If it had not been for drinking, Joel Gunderson would not be where he is today. It was through drinking that his good friend Chef Aaron Barnett, of Restaurant St. Jack, conned him into studying to become a sommelier and help him open a restaurant. So he did it. It was at St. Jack that he developed the skill of talking prominent winemakers into putting their wines into kegs (the first of which were purchased at a seedy strip club in Gresham). Since those early days, Joel has built a formidable wine program at multiple Portland restaurants, and somewhere along the way became associated with all things wine in a keg.

Robert Karmin hails from the swampy suburbs of Miami, Florida. Robert studied law in Oregon eventually returning to Florida to join his father in the restaurant business. He later made his way back to Oregon and worked in fine wine sales before opening up his own bar in NE Portland. Robert joined Phil at Alexeli as the sales and brand manager before the both of them had an intuition about wine on tap.

Rick Gencarelli

LARDO, GRASSA, Blutos

Upon graduating from the Culinary Institute of America in New York, Rick spent four years as sous chef at Todd English's Olives. Rick moved cross country to San Francisco where he worked at both Rubicon and One Market restaurants.
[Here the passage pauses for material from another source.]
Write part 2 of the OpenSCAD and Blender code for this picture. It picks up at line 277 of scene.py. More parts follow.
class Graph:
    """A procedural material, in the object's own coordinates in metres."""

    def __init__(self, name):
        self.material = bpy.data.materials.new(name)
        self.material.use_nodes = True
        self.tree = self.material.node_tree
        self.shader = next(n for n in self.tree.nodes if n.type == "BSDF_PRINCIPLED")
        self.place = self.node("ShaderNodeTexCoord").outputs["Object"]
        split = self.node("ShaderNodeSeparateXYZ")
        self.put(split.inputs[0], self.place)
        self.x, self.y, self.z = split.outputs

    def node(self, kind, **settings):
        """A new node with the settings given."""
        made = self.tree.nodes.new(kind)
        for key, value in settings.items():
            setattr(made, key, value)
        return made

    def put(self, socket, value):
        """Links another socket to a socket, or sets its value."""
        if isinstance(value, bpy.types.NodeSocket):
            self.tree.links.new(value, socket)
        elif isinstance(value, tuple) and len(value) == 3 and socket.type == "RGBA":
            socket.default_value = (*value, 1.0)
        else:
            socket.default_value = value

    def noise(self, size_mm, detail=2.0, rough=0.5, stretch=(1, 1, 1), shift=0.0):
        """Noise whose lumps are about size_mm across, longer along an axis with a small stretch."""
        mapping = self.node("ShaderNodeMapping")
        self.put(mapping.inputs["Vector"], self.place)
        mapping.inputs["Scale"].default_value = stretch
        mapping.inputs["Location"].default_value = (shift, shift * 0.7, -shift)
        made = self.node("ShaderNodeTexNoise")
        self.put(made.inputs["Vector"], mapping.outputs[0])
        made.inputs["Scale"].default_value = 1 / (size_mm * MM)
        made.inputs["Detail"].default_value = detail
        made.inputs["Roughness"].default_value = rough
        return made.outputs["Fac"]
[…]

He crossed the continent once again to open Miramar Restaurant and Olives Restaurant in New York City. Later, Rick became the Chef at the Inn at Shelburne Farms, located on the non-profit environmental education center and working farm in Shelburne, Vermont. In 2009, Rick and his family moved to Portland, drawn to the diverse food culture and its commitment to local, sustainable, farm to table cuisine. Rick opened Lardo as a food cart in September 2010, and now has three thriving brick-and-mortar restaurants.

RYAN MAGARIAN

OVEN AND SHAKER

Over the past 16 years, Portland native Ryan Magarian’s passionate approach to mixing drinks has gained him recognition as one of the Northwest’s most respected craft bartenders. Ryan, considered a purist by his industry peers, emphasizes classic and vintage cocktails occasionally re-imagined with whimsical and intelligent twists. An artisan dedicated to the extreme details of his craft, Ryan has received recognition from around the globe for his recipes and perspectives in media outlets including the Wall Street Journal, The New York Times, Food and Wine, Bon Appetit, Food Arts, People, Us Weekly, Men’s Health, Details, Wallpaper, Gary Regan’s Joy of Mixology, Dave Wondrich’s Imbibe, Robert Hess’s The Essential Cocktail Guide, and has further been featured on Food Network’s Unwrapped and the Women’s Entertainment Channel’s Young, Sexy, and Cookin’.